Repeat every record below exactly as it appears.

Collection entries
::::::::
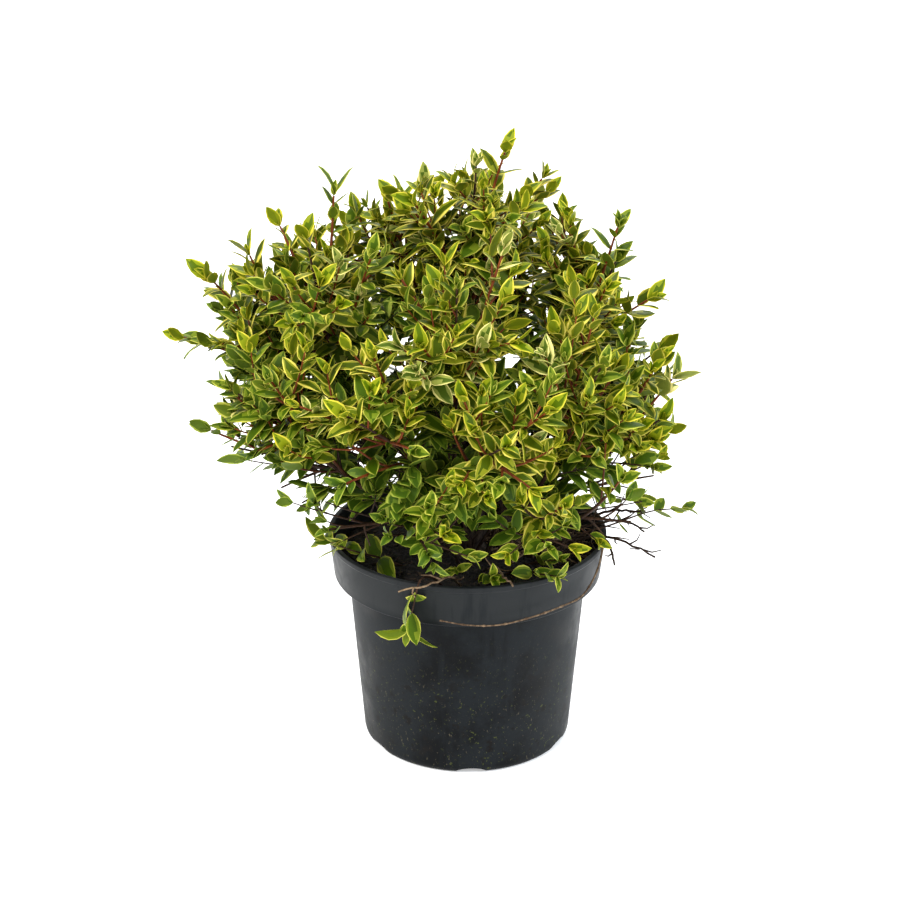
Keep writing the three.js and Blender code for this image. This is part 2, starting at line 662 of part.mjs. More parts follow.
const abelia = new THREE.Group();
abelia.add(meshOf("pot", potSolid, MATERIALS.plastic));
abelia.add(meshOf("compost", compostSolid, MATERIALS.compost));
abelia.add(meshOf("stool", stoolSolid, MATERIALS.bark));
canes.forEach((path, i) => {
  const cane = limb(path, CANE_FOOT_RADIUS, CANE_TIP_RADIUS, CANE_SIDES, CANE_STEPS);
  abelia.add(meshOf(`cane_${i + 1}`, cane, MATERIALS.bark));
});
for (const mass of masses) abelia.add(meshOf(mass.name, growMass(mass), MATERIALS.leaf));
for (const spray of LOW_SPRAYS) abelia.add(meshOf(spray.name, growLowSpray(spray), MATERIALS.leaf));
for (const dead of DEAD_TWIGS) abelia.add(meshOf(dead.name, growDead(dead), MATERIALS.deadWood));

export default abelia;
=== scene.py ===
# A glossy abelia with variegated leaves, in a round black nursery pot of compost.
# The object's frame is in metres, +Z up, with its origin under the middle of the pot and its front
# towards -Y. Growth is worked out in millimetres, as it is for the solids, and scaled as it is made.
import math

import bpy
import numpy as np
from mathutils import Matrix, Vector, noise


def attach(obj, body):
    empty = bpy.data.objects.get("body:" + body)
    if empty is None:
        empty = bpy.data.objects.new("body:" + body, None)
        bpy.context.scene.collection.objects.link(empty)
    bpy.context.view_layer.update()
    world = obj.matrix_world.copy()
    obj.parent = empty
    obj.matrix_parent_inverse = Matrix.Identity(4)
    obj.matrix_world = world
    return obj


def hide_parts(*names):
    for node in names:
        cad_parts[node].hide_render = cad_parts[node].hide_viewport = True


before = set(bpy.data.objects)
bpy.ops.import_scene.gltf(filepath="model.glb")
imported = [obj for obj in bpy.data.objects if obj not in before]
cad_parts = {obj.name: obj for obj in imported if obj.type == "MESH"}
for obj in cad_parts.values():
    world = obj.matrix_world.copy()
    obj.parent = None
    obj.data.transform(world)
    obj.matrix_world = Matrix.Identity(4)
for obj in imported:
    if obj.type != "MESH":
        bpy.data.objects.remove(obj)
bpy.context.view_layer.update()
MM = 0.001

# Camera
# It looks down on the plant from in front, with a long lens, as the photograph does.
CAMERA_PLACE = (-0.0143, -1.5121, 0.8578)
CAMERA_TILT = 68.147
CAMERA_LENS = 80
CAMERA_FILM = 36

camera_data = bpy.data.cameras.new("camera")
camera_data.lens = CAMERA_LENS
camera_data.sensor_width = CAMERA_FILM
camera = bpy.data.objects.new("camera", camera_data)
camera.location = CAMERA_PLACE
camera.rotation_euler = (math.radians(CAMERA_TILT), 0, 0)
bpy.context.scene.collection.objects.link(camera)
bpy.context.scene.camera = camera

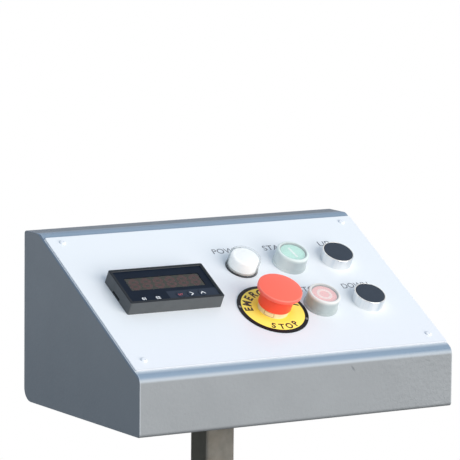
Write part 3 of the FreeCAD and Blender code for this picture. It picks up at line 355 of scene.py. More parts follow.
def rounded_sheet(loops, low, high, edge):
    """A flat sheet with holes whose edges are rounded: the sheet's curve is drawn in by the edge and
    bevelled out again."""
    curve = bpy.data.curves.new("rounded_sheet", "CURVE")
    curve.dimensions = "2D"
    curve.fill_mode = "BOTH"
    curve.extrude = (high - low) / 2 - edge
    curve.bevel_depth = edge
    curve.bevel_resolution = 2
    curve.offset = -edge
    for index, loop in enumerate(loops):
        spline = curve.splines.new("POLY")
        spline.points.add(len(loop) - 1)
        places = np.zeros((len(loop), 4), np.float32)
        places[:, :2] = loop if index == 0 else loop[::-1]
        places[:, 3] = 1
        spline.points.foreach_set("co", places.ravel())
        spline.use_cyclic_u = True
    return moved(drawn(curve), z=(low + high) / 2)


def lettering(text, height, thickness=0.05, align="LEFT", thin=0.0, narrow=1.0):
    """Plain sans letters of a capital height, lying on the XY plane with their baseline on X."""
    curve = bpy.data.curves.new("letters", "FONT")
    curve.body = text
    curve.size = height / 0.73
    curve.extrude = thickness / 2
    curve.offset = -thin / 2
    curve.resolution_u = 5
    curve.align_x = align
    points, faces = drawn(curve)
    return points * (narrow, 1, 1) + (0, 0, thickness / 2), faces


# Finishes

class Value:
    """A number that varies over a surface. Arithmetic on it adds Math nodes to its finish."""

    def __init__(self, finish, socket):
        self.finish = finish
        self.socket = socket

    def math(self, operation, *others):
        return self.finish.node("ShaderNodeMath", {"operation": operation}, [self, *others])

    def __add__(self, other):
        return self.math("ADD", other)

    def __sub__(self, other):
        return self.math("SUBTRACT", other)

    def __mul__(self, other):
        return self.math("MULTIPLY", other)

    def __rsub__(self, other):
        return self.finish.node("ShaderNodeMath", {"operation": "SUBTRACT"}, [other, self])

    __radd__ = __add__
    __rmul__ = __mul__

    def above(self, edge, soft=0.1):
        """0 below an edge and 1 above it, with a smooth step as wide as twice soft."""
        settings = {"interpolation_type": "SMOOTHSTEP"}
        return self.finish.node("ShaderNodeMapRange", settings, [self, edge - soft, edge + soft])

    def limited(self):
        """The number held between 0 and 1."""
        return self.math("MAXIMUM", 0.0).math("MINIMUM", 1.0)


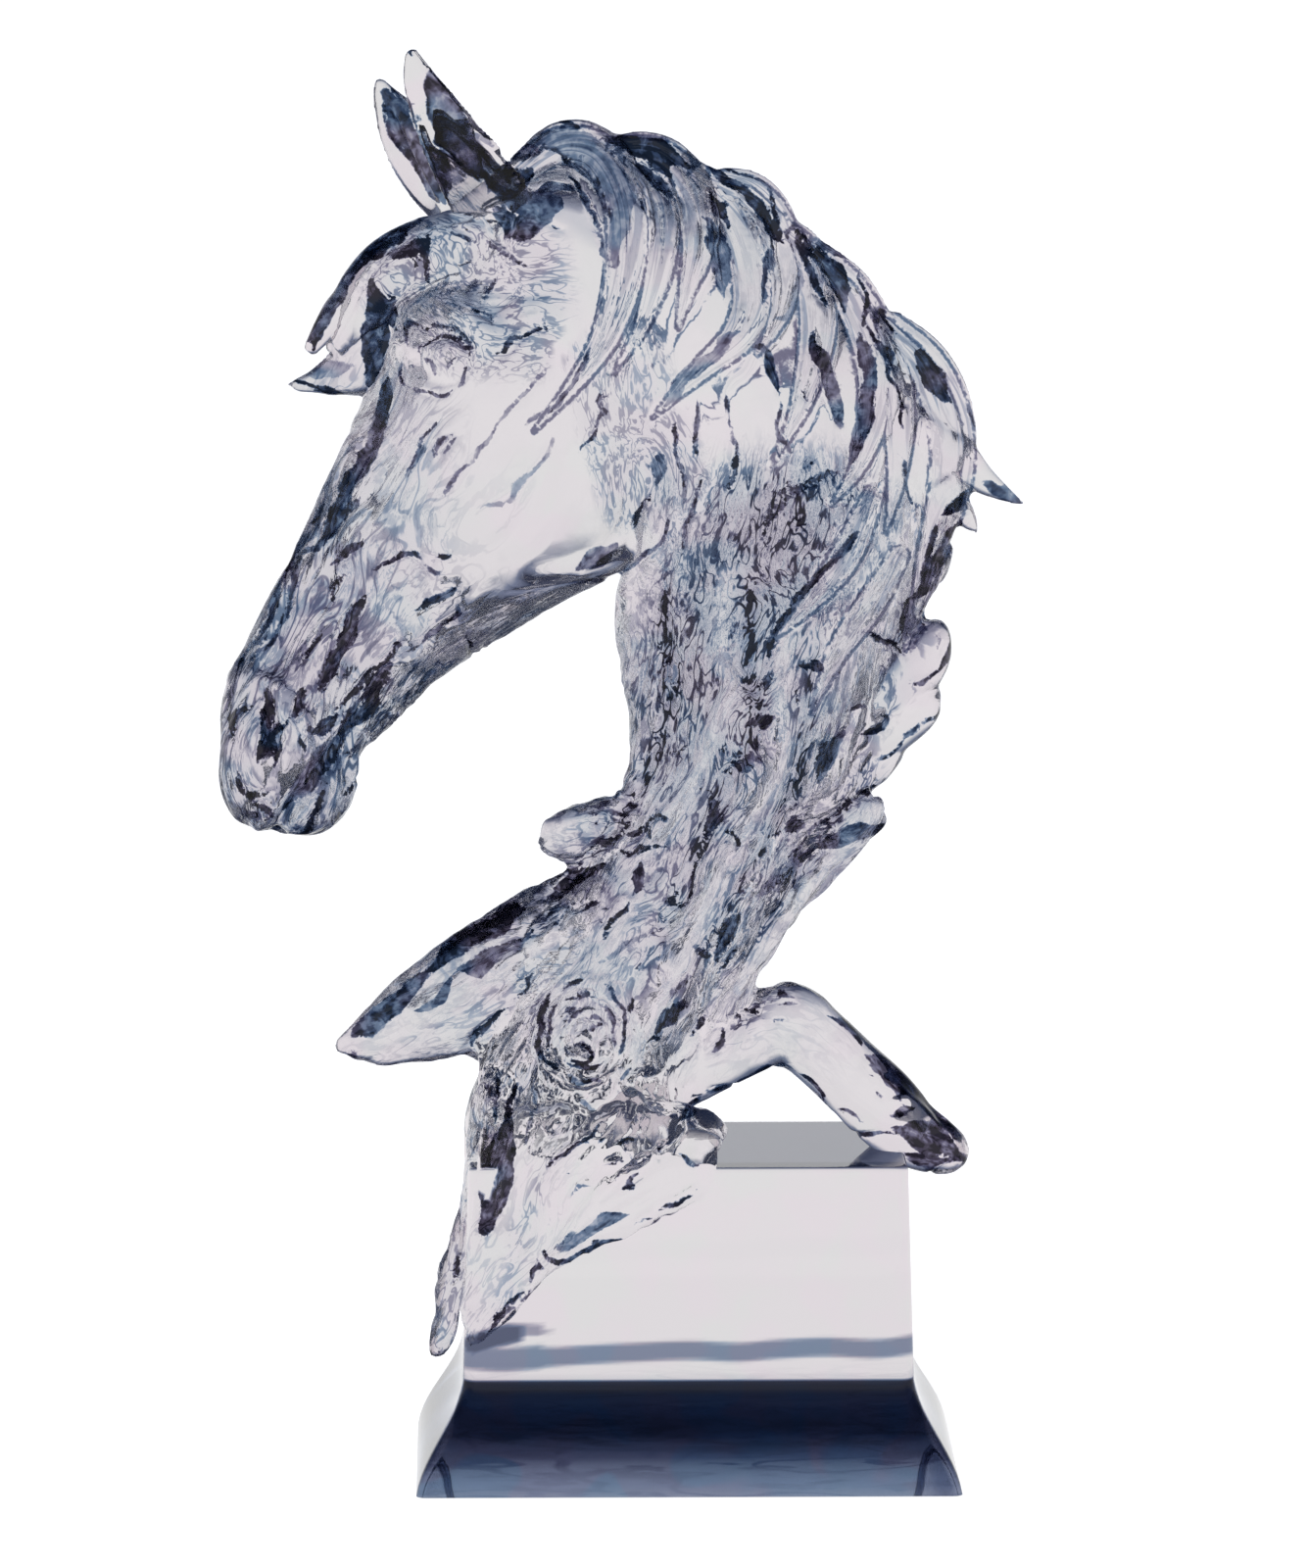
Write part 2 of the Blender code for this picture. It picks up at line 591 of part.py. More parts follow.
::::::::
Solution to this exercise
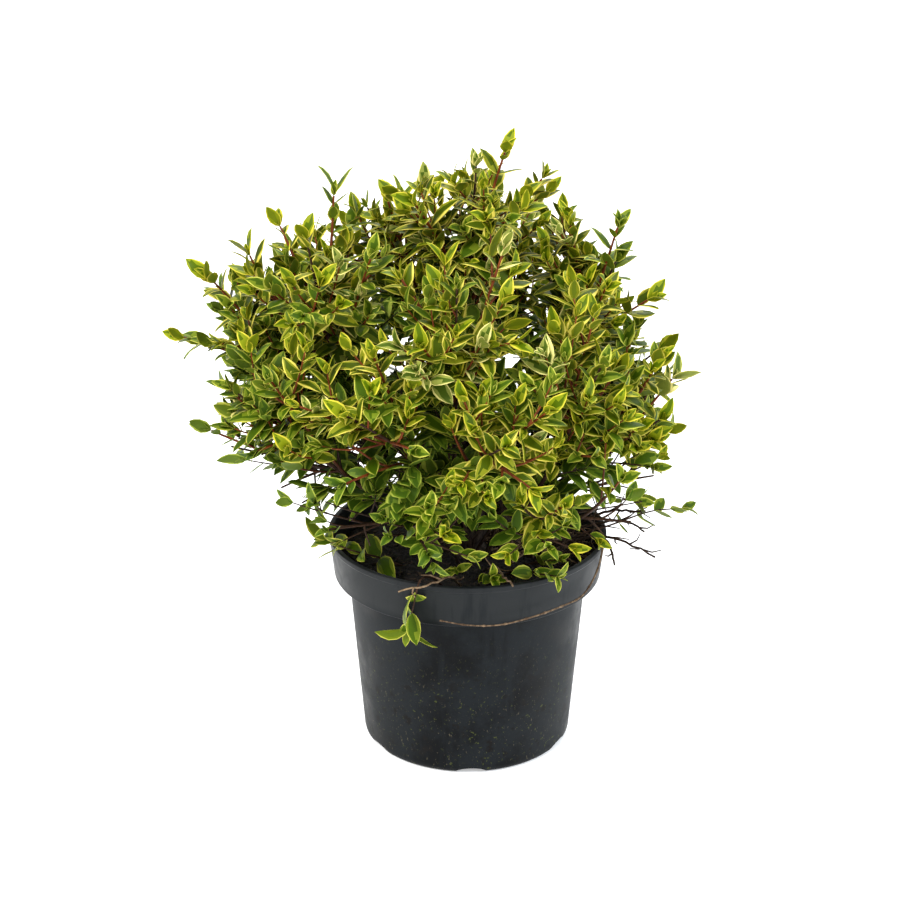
Keep writing the three.js and Blender code for this image. This is part 2, starting at line 662 of part.mjs. More parts follow.
const abelia = new THREE.Group();
abelia.add(meshOf("pot", potSolid, MATERIALS.plastic));
abelia.add(meshOf("compost", compostSolid, MATERIALS.compost));
abelia.add(meshOf("stool", stoolSolid, MATERIALS.bark));
canes.forEach((path, i) => {
  const cane = limb(path, CANE_FOOT_RADIUS, CANE_TIP_RADIUS, CANE_SIDES, CANE_STEPS);
  abelia.add(meshOf(`cane_${i + 1}`, cane, MATERIALS.bark));
});
for (const mass of masses) abelia.add(meshOf(mass.name, growMass(mass), MATERIALS.leaf));
for (const spray of LOW_SPRAYS) abelia.add(meshOf(spray.name, growLowSpray(spray), MATERIALS.leaf));
for (const dead of DEAD_TWIGS) abelia.add(meshOf(dead.name, growDead(dead), MATERIALS.deadWood));

export default abelia;
=== scene.py ===
# A glossy abelia with variegated leaves, in a round black nursery pot of compost.
# The object's frame is in metres, +Z up, with its origin under the middle of the pot and its front
# towards -Y. Growth is worked out in millimetres, as it is for the solids, and scaled as it is made.
import math

import bpy
import numpy as np
from mathutils import Matrix, Vector, noise


def attach(obj, body):
    empty = bpy.data.objects.get("body:" + body)
    if empty is None:
        empty = bpy.data.objects.new("body:" + body, None)
        bpy.context.scene.collection.objects.link(empty)
    bpy.context.view_layer.update()
    world = obj.matrix_world.copy()
    obj.parent = empty
    obj.matrix_parent_inverse = Matrix.Identity(4)
    obj.matrix_world = world
    return obj


def hide_parts(*names):
    for node in names:
        cad_parts[node].hide_render = cad_parts[node].hide_viewport = True


before = set(bpy.data.objects)
bpy.ops.import_scene.gltf(filepath="model.glb")
imported = [obj for obj in bpy.data.objects if obj not in before]
cad_parts = {obj.name: obj for obj in imported if obj.type == "MESH"}
for obj in cad_parts.values():
    world = obj.matrix_world.copy()
    obj.parent = None
    obj.data.transform(world)
    obj.matrix_world = Matrix.Identity(4)
for obj in imported:
    if obj.type != "MESH":
        bpy.data.objects.remove(obj)
bpy.context.view_layer.update()
MM = 0.001

# Camera
# It looks down on the plant from in front, with a long lens, as the photograph does.
CAMERA_PLACE = (-0.0143, -1.5121, 0.8578)
CAMERA_TILT = 68.147
CAMERA_LENS = 80
CAMERA_FILM = 36

camera_data = bpy.data.cameras.new("camera")
camera_data.lens = CAMERA_LENS
camera_data.sensor_width = CAMERA_FILM
camera = bpy.data.objects.new("camera", camera_data)
camera.location = CAMERA_PLACE
camera.rotation_euler = (math.radians(CAMERA_TILT), 0, 0)
bpy.context.scene.collection.objects.link(camera)
bpy.context.scene.camera = camera

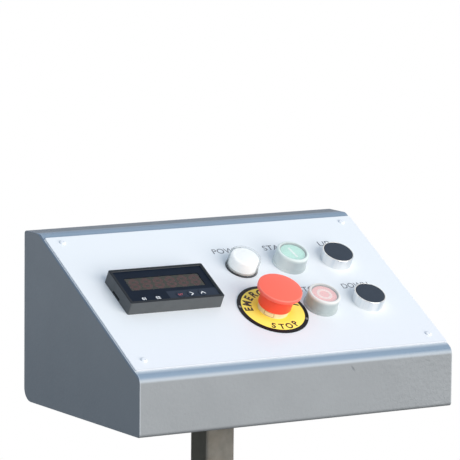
Write part 3 of the FreeCAD and Blender code for this picture. It picks up at line 355 of scene.py. More parts follow.
def rounded_sheet(loops, low, high, edge):
    """A flat sheet with holes whose edges are rounded: the sheet's curve is drawn in by the edge and
    bevelled out again."""
    curve = bpy.data.curves.new("rounded_sheet", "CURVE")
    curve.dimensions = "2D"
    curve.fill_mode = "BOTH"
    curve.extrude = (high - low) / 2 - edge
    curve.bevel_depth = edge
    curve.bevel_resolution = 2
    curve.offset = -edge
    for index, loop in enumerate(loops):
        spline = curve.splines.new("POLY")
        spline.points.add(len(loop) - 1)
        places = np.zeros((len(loop), 4), np.float32)
        places[:, :2] = loop if index == 0 else loop[::-1]
        places[:, 3] = 1
        spline.points.foreach_set("co", places.ravel())
        spline.use_cyclic_u = True
    return moved(drawn(curve), z=(low + high) / 2)


def lettering(text, height, thickness=0.05, align="LEFT", thin=0.0, narrow=1.0):
    """Plain sans letters of a capital height, lying on the XY plane with their baseline on X."""
    curve = bpy.data.curves.new("letters", "FONT")
    curve.body = text
    curve.size = height / 0.73
    curve.extrude = thickness / 2
    curve.offset = -thin / 2
    curve.resolution_u = 5
    curve.align_x = align
    points, faces = drawn(curve)
    return points * (narrow, 1, 1) + (0, 0, thickness / 2), faces


# Finishes

class Value:
    """A number that varies over a surface. Arithmetic on it adds Math nodes to its finish."""

    def __init__(self, finish, socket):
        self.finish = finish
        self.socket = socket

    def math(self, operation, *others):
        return self.finish.node("ShaderNodeMath", {"operation": operation}, [self, *others])

    def __add__(self, other):
        return self.math("ADD", other)

    def __sub__(self, other):
        return self.math("SUBTRACT", other)

    def __mul__(self, other):
        return self.math("MULTIPLY", other)

    def __rsub__(self, other):
        return self.finish.node("ShaderNodeMath", {"operation": "SUBTRACT"}, [other, self])

    __radd__ = __add__
    __rmul__ = __mul__

    def above(self, edge, soft=0.1):
        """0 below an edge and 1 above it, with a smooth step as wide as twice soft."""
        settings = {"interpolation_type": "SMOOTHSTEP"}
        return self.finish.node("ShaderNodeMapRange", settings, [self, edge - soft, edge + soft])

    def limited(self):
        """The number held between 0 and 1."""
        return self.math("MAXIMUM", 0.0).math("MINIMUM", 1.0)


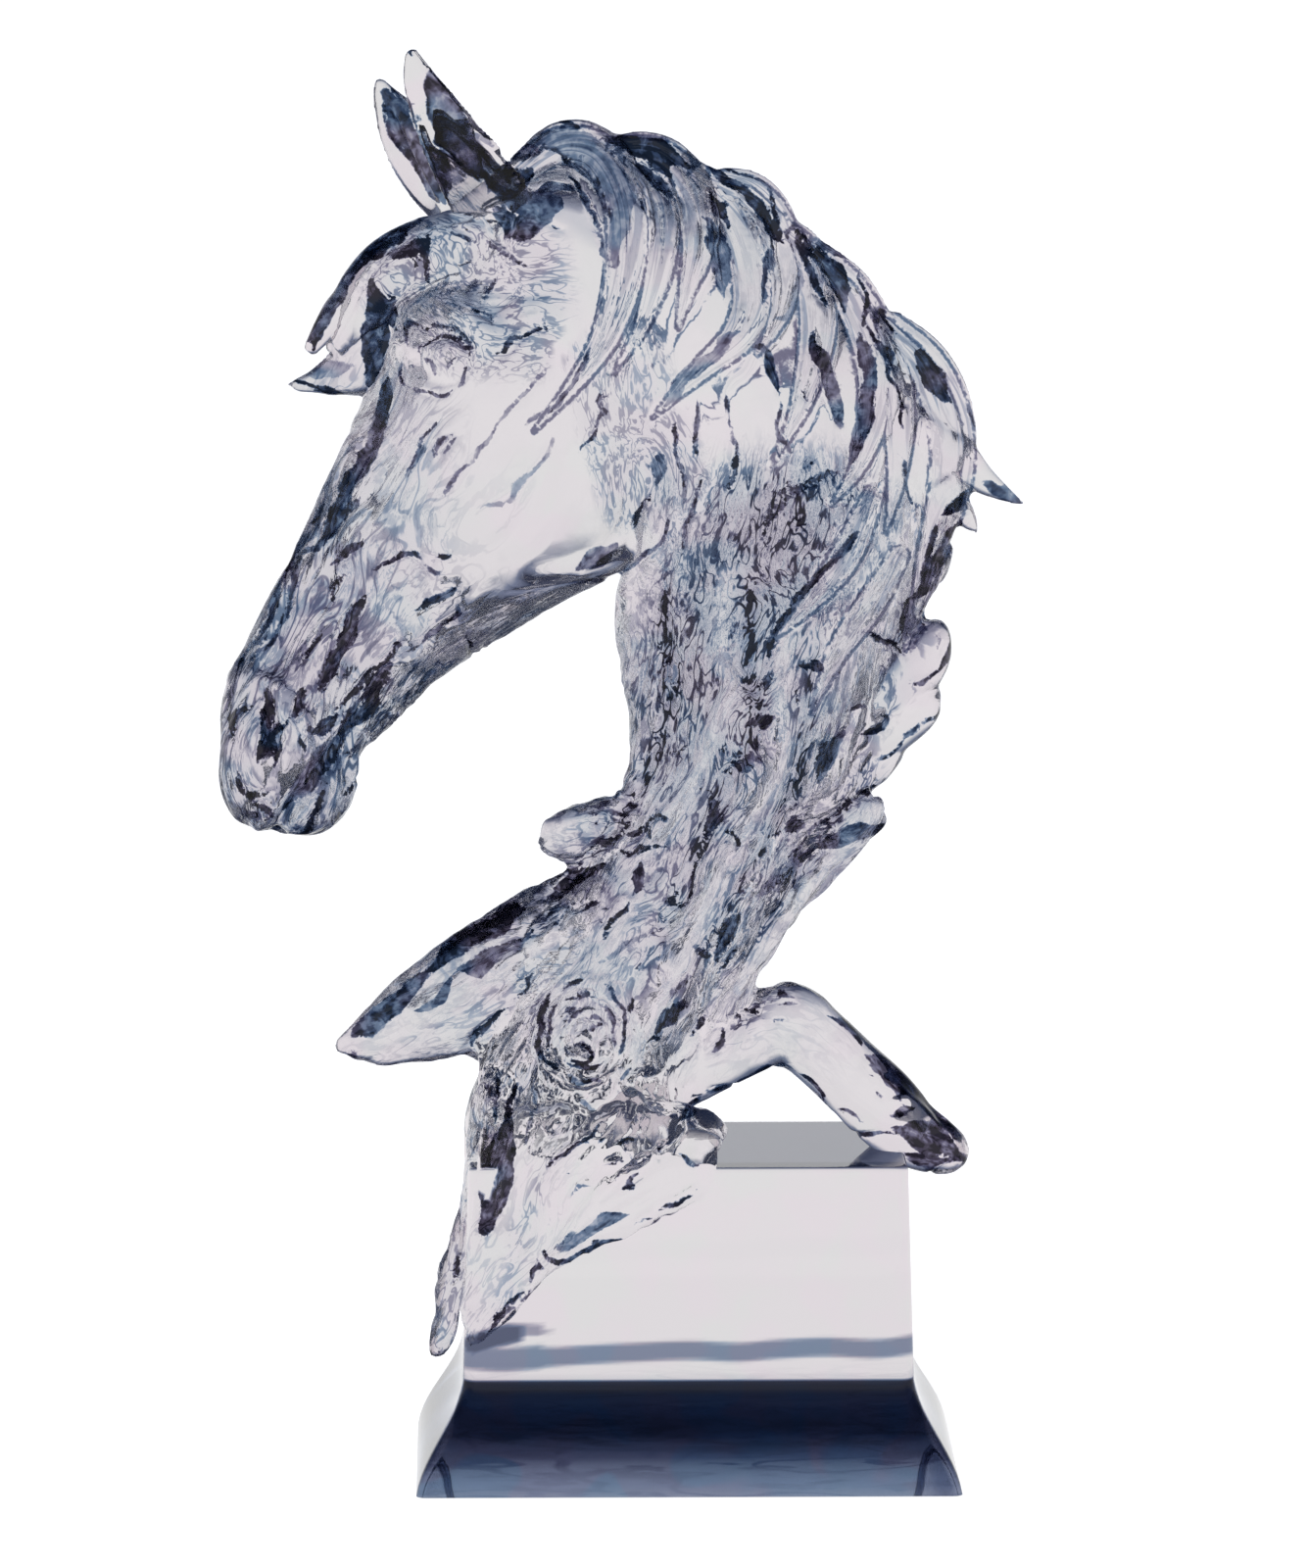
Write part 2 of the Blender code for this picture. It picks up at line 591 of part.py. More parts follow.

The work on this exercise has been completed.